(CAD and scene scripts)
★ ★ ★ ★
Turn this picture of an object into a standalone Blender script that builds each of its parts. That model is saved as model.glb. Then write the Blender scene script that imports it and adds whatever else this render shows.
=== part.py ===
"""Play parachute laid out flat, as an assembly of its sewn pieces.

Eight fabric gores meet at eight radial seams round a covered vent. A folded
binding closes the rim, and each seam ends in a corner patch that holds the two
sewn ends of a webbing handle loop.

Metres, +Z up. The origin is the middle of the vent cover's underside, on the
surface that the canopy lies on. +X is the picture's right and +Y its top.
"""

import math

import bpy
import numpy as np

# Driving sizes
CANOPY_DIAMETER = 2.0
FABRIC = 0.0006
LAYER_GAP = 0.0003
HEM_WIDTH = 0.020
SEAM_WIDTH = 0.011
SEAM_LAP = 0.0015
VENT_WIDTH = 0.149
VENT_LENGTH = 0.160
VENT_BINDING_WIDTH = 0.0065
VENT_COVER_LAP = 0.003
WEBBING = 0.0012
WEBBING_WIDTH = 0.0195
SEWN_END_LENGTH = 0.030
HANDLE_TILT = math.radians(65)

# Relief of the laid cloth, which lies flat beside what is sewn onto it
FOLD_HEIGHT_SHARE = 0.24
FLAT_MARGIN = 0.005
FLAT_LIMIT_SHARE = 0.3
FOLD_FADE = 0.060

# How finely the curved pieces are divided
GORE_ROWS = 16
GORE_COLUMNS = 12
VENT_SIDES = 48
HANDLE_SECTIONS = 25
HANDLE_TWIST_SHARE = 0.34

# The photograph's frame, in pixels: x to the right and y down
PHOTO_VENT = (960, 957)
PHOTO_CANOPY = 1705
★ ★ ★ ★
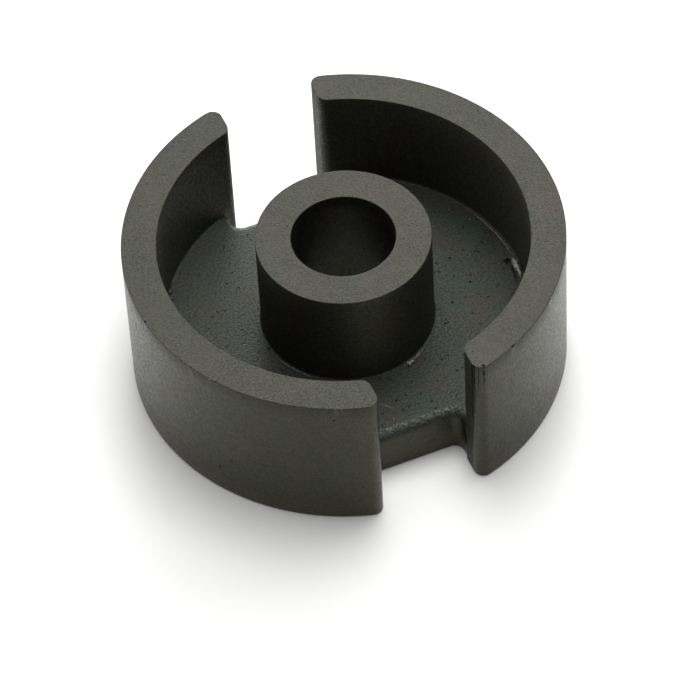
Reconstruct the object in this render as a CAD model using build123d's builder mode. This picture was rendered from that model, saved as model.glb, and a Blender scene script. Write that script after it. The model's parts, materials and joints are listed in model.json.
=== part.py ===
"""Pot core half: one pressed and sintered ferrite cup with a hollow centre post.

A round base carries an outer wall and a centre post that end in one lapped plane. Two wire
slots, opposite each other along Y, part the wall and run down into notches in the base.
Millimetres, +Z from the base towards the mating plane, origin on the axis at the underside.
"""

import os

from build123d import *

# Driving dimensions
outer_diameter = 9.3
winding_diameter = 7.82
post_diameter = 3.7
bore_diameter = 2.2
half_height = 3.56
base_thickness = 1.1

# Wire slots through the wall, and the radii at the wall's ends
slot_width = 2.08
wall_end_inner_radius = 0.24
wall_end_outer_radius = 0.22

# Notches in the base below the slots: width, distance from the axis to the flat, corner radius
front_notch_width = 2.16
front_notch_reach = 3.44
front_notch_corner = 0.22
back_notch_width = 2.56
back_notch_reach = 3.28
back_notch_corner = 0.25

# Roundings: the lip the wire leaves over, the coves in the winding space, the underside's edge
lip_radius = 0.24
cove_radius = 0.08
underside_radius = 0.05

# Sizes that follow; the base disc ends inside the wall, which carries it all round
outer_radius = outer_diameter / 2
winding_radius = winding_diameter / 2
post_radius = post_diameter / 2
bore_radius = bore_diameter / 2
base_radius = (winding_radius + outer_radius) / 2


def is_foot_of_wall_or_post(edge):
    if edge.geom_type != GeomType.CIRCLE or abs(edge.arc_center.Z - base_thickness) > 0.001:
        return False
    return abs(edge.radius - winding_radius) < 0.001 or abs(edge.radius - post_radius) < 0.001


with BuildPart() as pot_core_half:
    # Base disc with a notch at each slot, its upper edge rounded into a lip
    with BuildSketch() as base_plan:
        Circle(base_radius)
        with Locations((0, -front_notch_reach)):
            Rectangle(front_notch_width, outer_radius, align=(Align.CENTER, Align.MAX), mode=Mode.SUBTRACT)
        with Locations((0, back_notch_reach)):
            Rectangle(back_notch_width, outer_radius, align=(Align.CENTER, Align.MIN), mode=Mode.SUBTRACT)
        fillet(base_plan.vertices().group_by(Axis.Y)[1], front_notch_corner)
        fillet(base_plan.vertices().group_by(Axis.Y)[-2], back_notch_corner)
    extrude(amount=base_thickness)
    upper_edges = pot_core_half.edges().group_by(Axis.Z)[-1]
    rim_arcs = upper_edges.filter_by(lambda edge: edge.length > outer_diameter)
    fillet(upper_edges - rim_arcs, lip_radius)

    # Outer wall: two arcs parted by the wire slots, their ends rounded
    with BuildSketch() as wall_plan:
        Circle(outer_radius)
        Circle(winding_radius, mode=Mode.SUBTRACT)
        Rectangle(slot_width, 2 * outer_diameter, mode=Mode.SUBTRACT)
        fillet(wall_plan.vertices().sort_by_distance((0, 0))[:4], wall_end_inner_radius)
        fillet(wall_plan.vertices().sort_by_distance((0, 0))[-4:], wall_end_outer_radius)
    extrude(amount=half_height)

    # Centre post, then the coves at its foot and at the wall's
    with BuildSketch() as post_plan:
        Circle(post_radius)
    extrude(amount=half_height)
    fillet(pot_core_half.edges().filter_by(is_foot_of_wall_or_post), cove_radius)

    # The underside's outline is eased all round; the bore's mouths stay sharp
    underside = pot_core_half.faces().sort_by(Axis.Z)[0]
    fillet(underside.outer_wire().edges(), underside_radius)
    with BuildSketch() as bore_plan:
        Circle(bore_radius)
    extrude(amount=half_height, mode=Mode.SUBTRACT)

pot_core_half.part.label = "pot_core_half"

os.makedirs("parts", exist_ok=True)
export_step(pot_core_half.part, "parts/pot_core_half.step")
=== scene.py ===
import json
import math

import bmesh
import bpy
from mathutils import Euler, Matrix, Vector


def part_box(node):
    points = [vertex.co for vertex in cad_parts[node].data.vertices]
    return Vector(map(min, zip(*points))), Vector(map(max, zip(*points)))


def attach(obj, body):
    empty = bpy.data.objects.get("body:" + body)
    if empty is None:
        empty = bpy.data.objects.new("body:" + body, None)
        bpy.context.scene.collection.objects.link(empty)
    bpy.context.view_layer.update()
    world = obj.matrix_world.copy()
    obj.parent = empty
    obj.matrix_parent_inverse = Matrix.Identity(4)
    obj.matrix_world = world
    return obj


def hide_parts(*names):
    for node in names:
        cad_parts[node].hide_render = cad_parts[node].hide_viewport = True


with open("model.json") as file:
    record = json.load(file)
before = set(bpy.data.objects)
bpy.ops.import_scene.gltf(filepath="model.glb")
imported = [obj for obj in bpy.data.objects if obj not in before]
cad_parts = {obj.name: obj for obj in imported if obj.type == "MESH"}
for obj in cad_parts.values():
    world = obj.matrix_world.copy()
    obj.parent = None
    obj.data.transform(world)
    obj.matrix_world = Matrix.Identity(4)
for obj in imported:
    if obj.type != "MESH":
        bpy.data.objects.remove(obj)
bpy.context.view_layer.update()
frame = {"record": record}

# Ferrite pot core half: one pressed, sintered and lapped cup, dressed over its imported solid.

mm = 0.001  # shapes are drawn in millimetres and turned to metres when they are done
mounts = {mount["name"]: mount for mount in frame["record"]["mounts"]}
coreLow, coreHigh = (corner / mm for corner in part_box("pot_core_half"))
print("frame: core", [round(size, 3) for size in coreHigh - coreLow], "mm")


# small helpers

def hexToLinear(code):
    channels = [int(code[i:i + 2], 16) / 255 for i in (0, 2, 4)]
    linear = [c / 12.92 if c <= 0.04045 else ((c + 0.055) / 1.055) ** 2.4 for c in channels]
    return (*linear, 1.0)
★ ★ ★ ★
(REQUIREMENTS) Repeat word for word the stretch of lines from the one with "imported = [obj" down to the one with "obj.parent = None", both included.

(RESULT OF THE TASK)
imported = [obj for obj in bpy.data.objects if obj not in before]
cad_parts = {obj.name: obj for obj in imported if obj.type == "MESH"}
for obj in cad_parts.values():
    world = obj.matrix_world.copy()
    obj.parent = None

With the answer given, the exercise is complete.